2. The method of claim 1 further comprising providing a
transaction-oriented messaging system wherein each system clock
cycle comprises an update phase and a communicate phase.
3. The method of claim 2 wherein the update engine is operative to
cyclically perform the following steps, in order: (a) wait for a
new update phase; (b) check for transaction completions from one or
more communication engines and update one or more simulated target
processor pipelines in response to any completed communication
engine transactions; (c) simulate the execution of one or more
instructions from the processor execution image; and (d) check if
an instruction or data access is required, and if so (i) check the
availability of a relevant communication bus; and (ii) if the
relevant communication bus is available, initiate a communication
bus transaction.
4. The method of claim 3 further comprising receiving any
transaction completions from a communication engine, transferring a
communication bus transaction request to one or more communication
engine, or both, during a communication phase prior to the next
update phase.
5. The method of claim 3 wherein the target processor includes an
instruction bus, the target processor execution simulator includes
an instruction bus communication engine, and an instruction access
is required whenever a target processor pipeline is available, and
further comprising incrementing an instruction trace counter upon
initiating an instruction communication bus transaction.

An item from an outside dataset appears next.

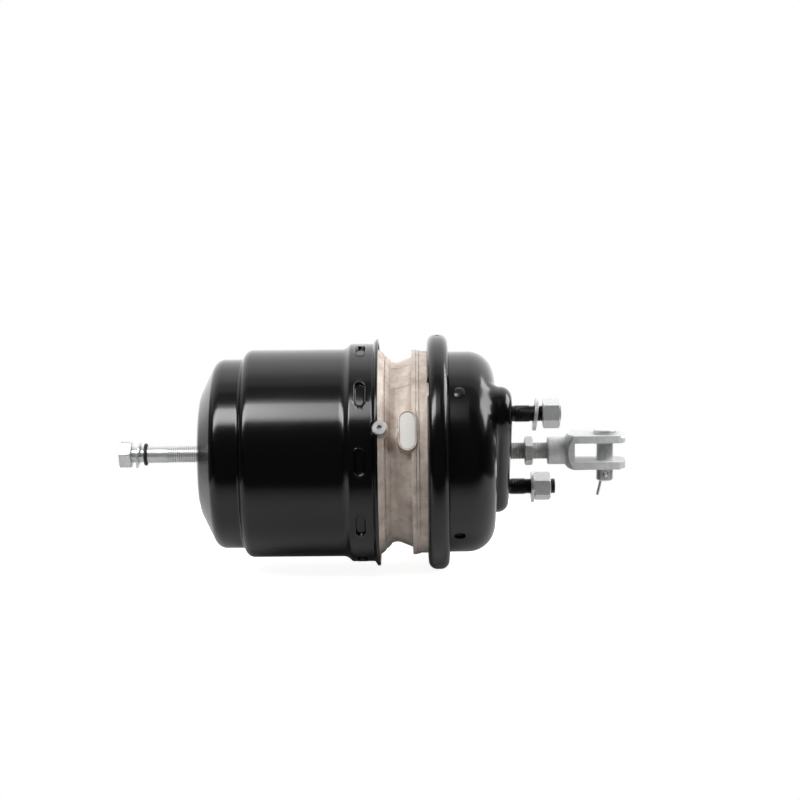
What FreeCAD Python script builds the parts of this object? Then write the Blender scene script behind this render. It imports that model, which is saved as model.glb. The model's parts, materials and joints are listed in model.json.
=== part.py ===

6. The method of claim 3 wherein the target processor includes a
data bus and the target processor execution simulator includes a
data bus communication engine.
7. The method of claim 2 wherein each communication engine is
operative to cyclically perform the following steps, in order: (a)
wait for a new communicate phase; (b) check if any communication
bus transactions are active and if so (i) update active
communication bus transactions and (ii) flag completed
communication bus transactions for update engine processing; and
(c) check for any new transaction request from the update engine
and if found, (i) initiate a new communication bus transaction.
8. The method of claim 7 further comprising receiving any new
transaction request from the update engine during an update phase
prior to the next communicate phase.
9. The method of claim 1 wherein providing a processor execution
image comprising a sequence of processor instructions having
run-time dependencies resolved by execution on an existing
processor compatible with the target processor comprises providing
a processor execution image comprising instructions executed on an
existing processor compatible with the target processor.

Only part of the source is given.